最近「トイレが近い」、「急に我慢できない程の尿意を感じる」、または、「我慢ができず失禁してしまう」といったことはありませんか?これらの症状があれば過活動膀胱という病気かもしれません。過活動膀胱とは尿意切迫感があり、通常、頻尿や切迫性尿失禁を伴う症状症候群のことです。
原因の一つは加齢です。加齢とともに、男性では前立腺疾患、女性では尿道括約筋の機能が低下するためです。現在、40歳以上の8人に1人が過活動膀胱と言われており、決して珍しい病気ではありません。
治療には行動療法と薬物療法があります。行動療法は、水分、カフェイン、アルコール等の摂取制限や、膀胱訓練(排尿間隔を意図的に伸ばすことで膀胱用量を増加させる)のことです。
多量の水分はもちろん、カフェインやアルコールには利尿作用があるので控えるほうが良いでしょう。行動療法で、日常生活に支障がない程度まで症状が改善することもあるようです。

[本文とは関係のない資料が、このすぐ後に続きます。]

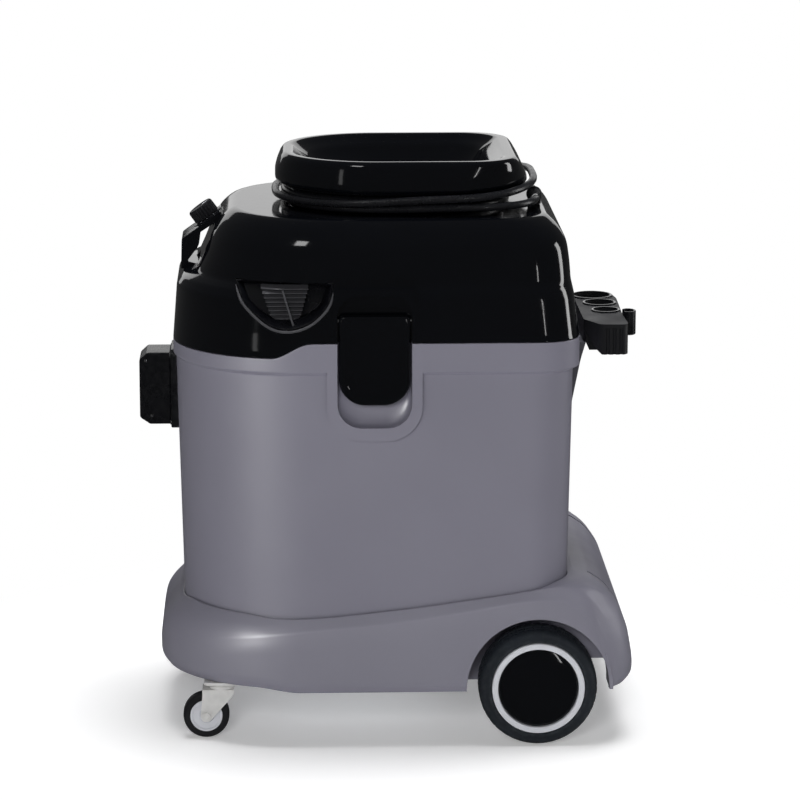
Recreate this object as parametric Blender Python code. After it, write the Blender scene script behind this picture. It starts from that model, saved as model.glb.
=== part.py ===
"""Spot extractor: wet tank on a wheeled trolley, lift-off motor head, cord wound under the top ring.

Metres, +Z up. The hose inlet faces -X, the tool holder is on the +X end, the floor is Z = 0.
"""
import math

import bmesh
import bpy
from mathutils import Matrix, Vector

MM = 0.001
GAP = 0.3
SHIFT_X = 3.6  # brings the box of the whole machine over the origin

# plan of the body: front end is a wide elliptic nose, rear corners are tight
REAR_STEPS = 4
NOSE_STEPS = 9
SIDE_STATIONS = (120.0, 60.0, 0.0, -60.0, -88.0)
NOSE_DEPTH = 136.0
NOSE_REACH = 130.0
REAR_RADIUS = 44.0

# tank
TANK_WALL = 3.5
TANK_RIM = (-236.0, 199.0, 190.0)
TANK_UNDER_RIM = (-233.0, 192.5, 186.0)
TANK_FOOT = (-227.0, 188.5, 181.5)
RIM_BAND_Z = 411.0
SEAM_Z = 443.0
SEAM_DIP = 16.0
SEAM_GAP = 0.9
JUNCTION = ((-260.0, 138.5), (-229.0, 139.0), (-215.0, 143.5), (-165.0, 143.0), (-122.0, 140.0), (-90.0, 141.0), (6.0, 150.0),
            (81.0, 160.0), (157.0, 172.0), (178.0, 177.5), (260.0, 186.0))
SEAT_DEPTH = 10.0

# latch pockets
LATCH_X = -20.5
BOSS_HALF = 50.5
BOSS_FLOOR = 337.0
POCKET_HALF = 39.5
POCKET_FLOOR = 351.0
POCKET_Y = 174.5
BOSS_BACK_Y = 169.0
LATCH_HALF = 37.8
LATCH_CORNER = 28.0
LATCH_BOTTOM = 375.0
LATCH_TOP = 471.5
LATCH_PIN_Z = 466.0
LATCH_PIN_Y = 183.0

# trolley
CREASE = ((-260.0, 108.0), (-232.0, 108.5), (-200.0, 115.0), (-117.0, 126.5), (6.0, 138.5), (81.0, 150.0),
          (156.0, 161.0), (177.0, 160.5), (199.0, 148.0), (217.0, 127.0), (226.0, 101.0), (234.0, 93.0), (262.0, 93.0))
SKIRT = ((-260.0, 64.5), (-150.0, 64.5), (-100.0, 59.5), (260.0, 59.5))
BASE_WALL = 4.0
DECK = 5.0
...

過活動膀胱の治療の中心となるのは薬物療法です。主に使われるお薬に抗コリン薬があります。抗コリン薬とは膀胱の筋肉の収縮を抑え、膀胱用量を増すことによって頻尿を改善するお薬です。副作用として口の渇きや便秘がある他、排尿障害への注意も必要です。また、抗コリン薬は緑内障の患者様には使えない場合もあるので、医師への相談が必要です。
男性は前立腺肥大により過活動膀胱が起こることがあります。その場合、尿道を広げるお薬と膀胱の筋肉の収縮を抑えるお薬の両方を服用することがあります。
トイレの不安や急な尿意による失禁の心配などで外出を諦めるのは残念です。治療により症状の改善が期待されますので、気になる症状がある方は、医師・薬剤師にご相談ください。